Task requirements —
Reproduce the listing below without any change.

Records —
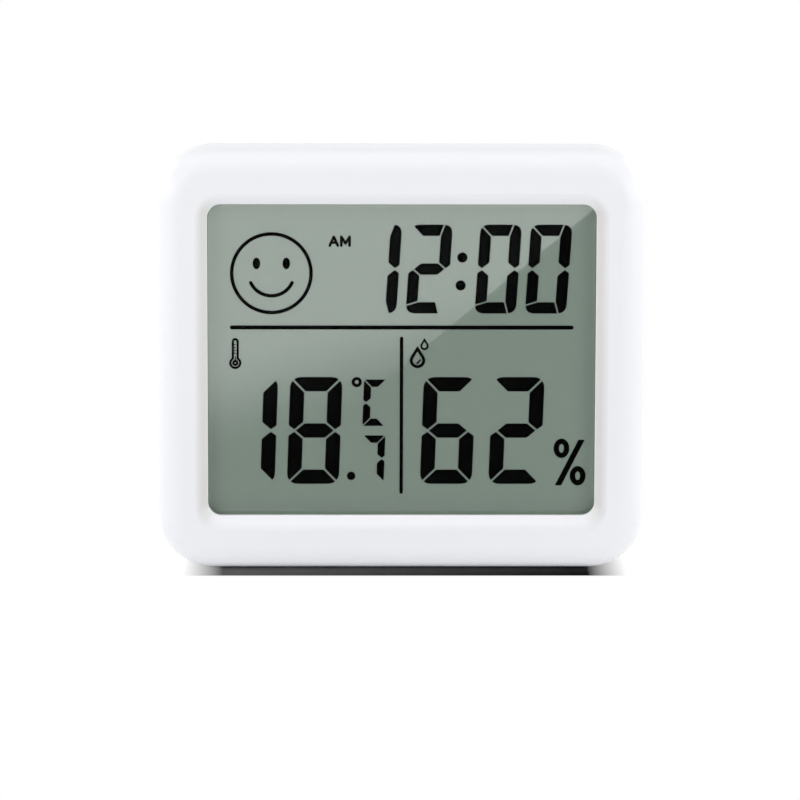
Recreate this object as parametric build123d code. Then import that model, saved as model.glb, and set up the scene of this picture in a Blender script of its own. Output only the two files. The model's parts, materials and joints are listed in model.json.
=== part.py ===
"""Temperature humidity sensor with a liquid-crystal display, as separate pieces.

The unit stands upright on its lower edge. X runs along its width, Y from the
display (front, negative) to the rear cover (positive), and Z up. The origin is
on the surface it stands on, at the middle of the width and of the depth.
"""

from build123d import *
from math import asin, cos, hypot, radians, sin, tan
import os

os.makedirs("parts", exist_ok=True)

# Case shells
case_width = 80.0
case_height = 70.0
case_depth = 10.0
case_corner_radius = 9.0
front_edge_fillet = 4.2
rear_edge_fillet = 1.2
side_wall = 1.5
front_wall = 1.8
rear_wall = 1.5
rear_cover_depth = 2.0
seam_chamfer = 0.2
tongue_thickness = 0.9
tongue_length = 1.2
tongue_gap = 0.1
overrun = 1.0

# Window in the front shell
window_side_border = 8.125
window_end_border = 9.15
window_corner_radius = 2.2
bevel_width = 1.75
bevel_depth = 1.2
bevel_softness = 0.6

# Window pane
pane_gap = 0.1
pane_recess = 0.05
pane_margin = 1.0
pane_flange = 0.5
pane_edge_chamfer = 0.15
locating_gap = 0.1
locating_rib = 0.8
locating_rib_height = 2.0

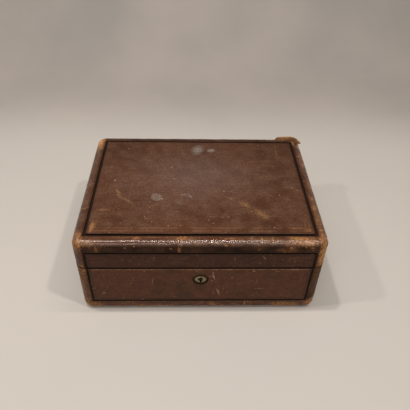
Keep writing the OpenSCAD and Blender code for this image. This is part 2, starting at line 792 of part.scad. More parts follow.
module link_screws() color(BRASS) at_lock() for (side = [-1, 1])
    translate([side * rim_screw_x, rim_screw_y, rim_gap]) mirror([0, 0, 1]) screw();

// The pieces

base_front_board();
base_back_board();
base_left_board();
base_right_board();
base_bottom_board();
base_front_panel();
base_back_panel();
base_left_panel();
base_right_panel();
base_underside_cover();
base_foot_edging();
base_corner_front_left();
base_corner_front_right();
base_corner_back_left();
base_corner_back_right();
base_rim_facing();
base_lining_front();
base_lining_back();
base_lining_left();
base_lining_right();
base_floor_pad();
hinge_left_base_leaf();
hinge_right_base_leaf();
hinge_pins();
hinge_base_screws();
lock_plate();
lock_cap();
lock_spring();
lock_screws();
escutcheon();
lid_front_board();
lid_back_board();
lid_left_board();
lid_right_board();
lid_top_board();
lid_front_panel();
lid_back_panel();
lid_left_panel();
lid_right_panel();
lid_top_panel();
lid_top_edging();
lid_corner_front_left();
lid_corner_front_right();
lid_corner_back_left();
lid_corner_back_right();
lid_rim_facing();
lid_lining_front();
lid_lining_back();
lid_lining_left();
lid_lining_right();
lid_pad();
hinge_left_lid_leaf();
hinge_right_lid_leaf();
hinge_lid_screws();
link_plate();
link_screws();
lock_bolt();
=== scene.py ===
"""The looks of a hinged leather case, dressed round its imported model.

Hide, cloth and pads are sheets of points worked out with numpy and closed into solids. Sizes are in
millimetres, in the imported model's frame: X to the right, the front at -Y, Z up. Meshes are in metres.
"""

import logging
import math
from collections.abc import Sequence
from dataclasses import dataclass, field, replace
from enum import Enum
from typing import ClassVar

import bpy
import numpy as np
from bpy.types import Material, NodeSocket, NodeTree, Object
from mathutils import Matrix, Vector


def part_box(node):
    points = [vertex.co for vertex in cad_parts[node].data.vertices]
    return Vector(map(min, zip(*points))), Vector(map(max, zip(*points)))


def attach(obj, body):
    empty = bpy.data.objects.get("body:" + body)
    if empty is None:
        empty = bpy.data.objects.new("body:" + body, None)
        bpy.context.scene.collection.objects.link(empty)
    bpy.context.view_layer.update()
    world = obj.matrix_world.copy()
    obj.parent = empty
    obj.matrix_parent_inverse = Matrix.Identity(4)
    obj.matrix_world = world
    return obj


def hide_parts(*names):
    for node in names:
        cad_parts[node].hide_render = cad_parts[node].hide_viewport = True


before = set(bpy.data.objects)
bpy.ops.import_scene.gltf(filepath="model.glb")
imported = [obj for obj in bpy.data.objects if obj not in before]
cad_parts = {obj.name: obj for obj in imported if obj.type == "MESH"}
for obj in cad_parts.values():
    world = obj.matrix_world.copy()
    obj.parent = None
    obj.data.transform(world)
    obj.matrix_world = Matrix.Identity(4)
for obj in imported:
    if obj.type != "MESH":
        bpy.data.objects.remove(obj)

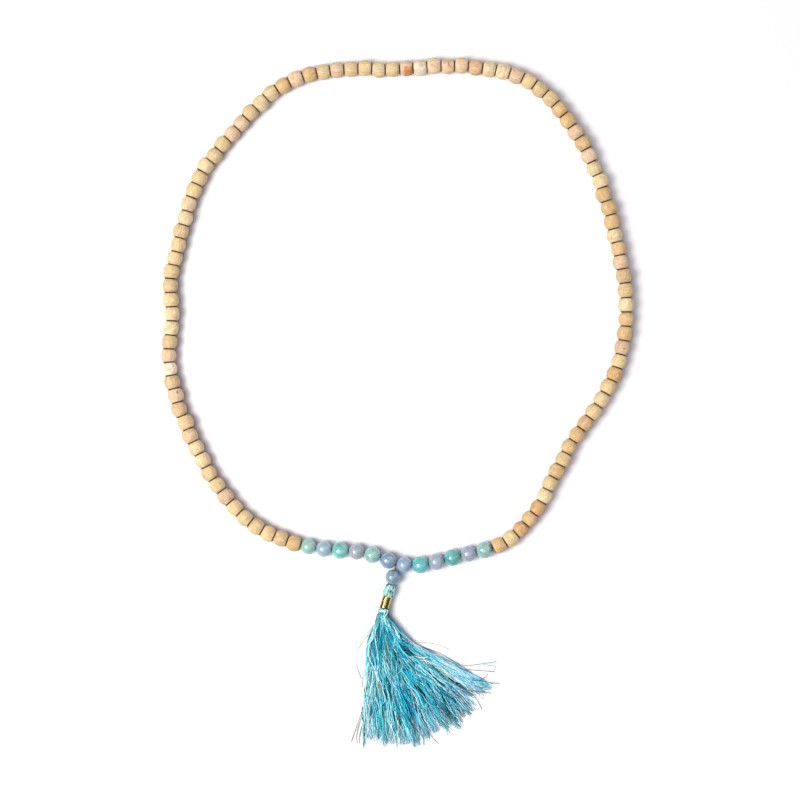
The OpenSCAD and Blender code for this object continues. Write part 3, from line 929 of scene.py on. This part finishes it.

Exercise output —
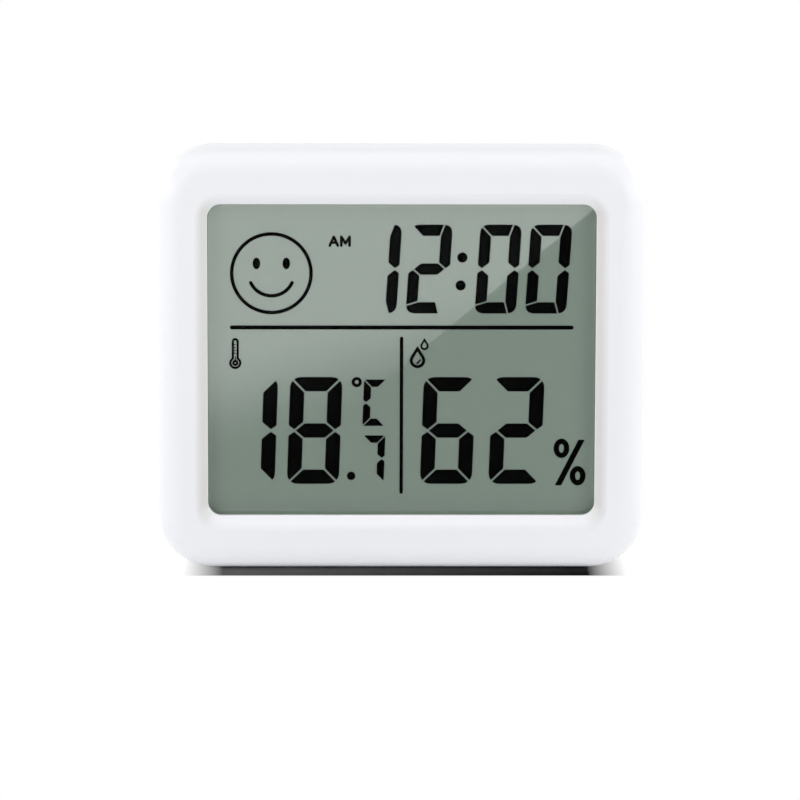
Recreate this object as parametric build123d code. Then import that model, saved as model.glb, and set up the scene of this picture in a Blender script of its own. Output only the two files. The model's parts, materials and joints are listed in model.json.
=== part.py ===
"""Temperature humidity sensor with a liquid-crystal display, as separate pieces.

The unit stands upright on its lower edge. X runs along its width, Y from the
display (front, negative) to the rear cover (positive), and Z up. The origin is
on the surface it stands on, at the middle of the width and of the depth.
"""

from build123d import *
from math import asin, cos, hypot, radians, sin, tan
import os

os.makedirs("parts", exist_ok=True)

# Case shells
case_width = 80.0
case_height = 70.0
case_depth = 10.0
case_corner_radius = 9.0
front_edge_fillet = 4.2
rear_edge_fillet = 1.2
side_wall = 1.5
front_wall = 1.8
rear_wall = 1.5
rear_cover_depth = 2.0
seam_chamfer = 0.2
tongue_thickness = 0.9
tongue_length = 1.2
tongue_gap = 0.1
overrun = 1.0

# Window in the front shell
window_side_border = 8.125
window_end_border = 9.15
window_corner_radius = 2.2
bevel_width = 1.75
bevel_depth = 1.2
bevel_softness = 0.6

# Window pane
pane_gap = 0.1
pane_recess = 0.05
pane_margin = 1.0
pane_flange = 0.5
pane_edge_chamfer = 0.15
locating_gap = 0.1
locating_rib = 0.8
locating_rib_height = 2.0

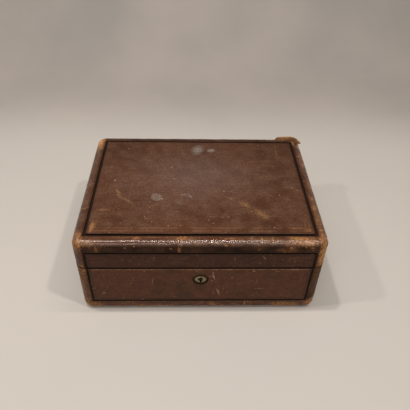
Keep writing the OpenSCAD and Blender code for this image. This is part 2, starting at line 792 of part.scad. More parts follow.
module link_screws() color(BRASS) at_lock() for (side = [-1, 1])
    translate([side * rim_screw_x, rim_screw_y, rim_gap]) mirror([0, 0, 1]) screw();

// The pieces

base_front_board();
base_back_board();
base_left_board();
base_right_board();
base_bottom_board();
base_front_panel();
base_back_panel();
base_left_panel();
base_right_panel();
base_underside_cover();
base_foot_edging();
base_corner_front_left();
base_corner_front_right();
base_corner_back_left();
base_corner_back_right();
base_rim_facing();
base_lining_front();
base_lining_back();
base_lining_left();
base_lining_right();
base_floor_pad();
hinge_left_base_leaf();
hinge_right_base_leaf();
hinge_pins();
hinge_base_screws();
lock_plate();
lock_cap();
lock_spring();
lock_screws();
escutcheon();
lid_front_board();
lid_back_board();
lid_left_board();
lid_right_board();
lid_top_board();
lid_front_panel();
lid_back_panel();
lid_left_panel();
lid_right_panel();
lid_top_panel();
lid_top_edging();
lid_corner_front_left();
lid_corner_front_right();
lid_corner_back_left();
lid_corner_back_right();
lid_rim_facing();
lid_lining_front();
lid_lining_back();
lid_lining_left();
lid_lining_right();
lid_pad();
hinge_left_lid_leaf();
hinge_right_lid_leaf();
hinge_lid_screws();
link_plate();
link_screws();
lock_bolt();
=== scene.py ===
"""The looks of a hinged leather case, dressed round its imported model.

Hide, cloth and pads are sheets of points worked out with numpy and closed into solids. Sizes are in
millimetres, in the imported model's frame: X to the right, the front at -Y, Z up. Meshes are in metres.
"""

import logging
import math
from collections.abc import Sequence
from dataclasses import dataclass, field, replace
from enum import Enum
from typing import ClassVar

import bpy
import numpy as np
from bpy.types import Material, NodeSocket, NodeTree, Object
from mathutils import Matrix, Vector


def part_box(node):
    points = [vertex.co for vertex in cad_parts[node].data.vertices]
    return Vector(map(min, zip(*points))), Vector(map(max, zip(*points)))


def attach(obj, body):
    empty = bpy.data.objects.get("body:" + body)
    if empty is None:
        empty = bpy.data.objects.new("body:" + body, None)
        bpy.context.scene.collection.objects.link(empty)
    bpy.context.view_layer.update()
    world = obj.matrix_world.copy()
    obj.parent = empty
    obj.matrix_parent_inverse = Matrix.Identity(4)
    obj.matrix_world = world
    return obj


def hide_parts(*names):
    for node in names:
        cad_parts[node].hide_render = cad_parts[node].hide_viewport = True


before = set(bpy.data.objects)
bpy.ops.import_scene.gltf(filepath="model.glb")
imported = [obj for obj in bpy.data.objects if obj not in before]
cad_parts = {obj.name: obj for obj in imported if obj.type == "MESH"}
for obj in cad_parts.values():
    world = obj.matrix_world.copy()
    obj.parent = None
    obj.data.transform(world)
    obj.matrix_world = Matrix.Identity(4)
for obj in imported:
    if obj.type != "MESH":
        bpy.data.objects.remove(obj)

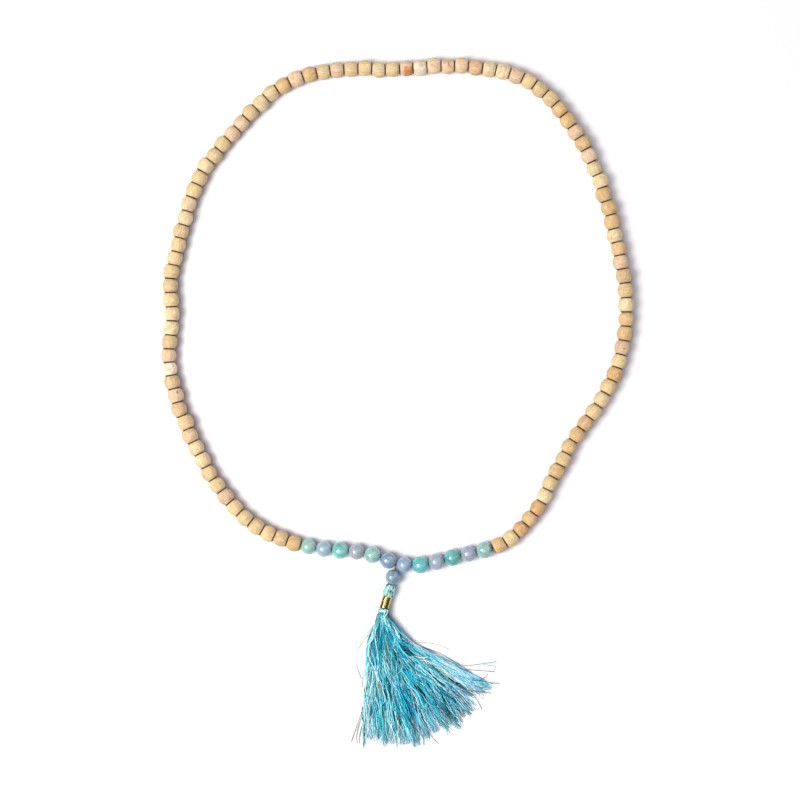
The OpenSCAD and Blender code for this object continues. Write part 3, from line 929 of scene.py on. This part finishes it.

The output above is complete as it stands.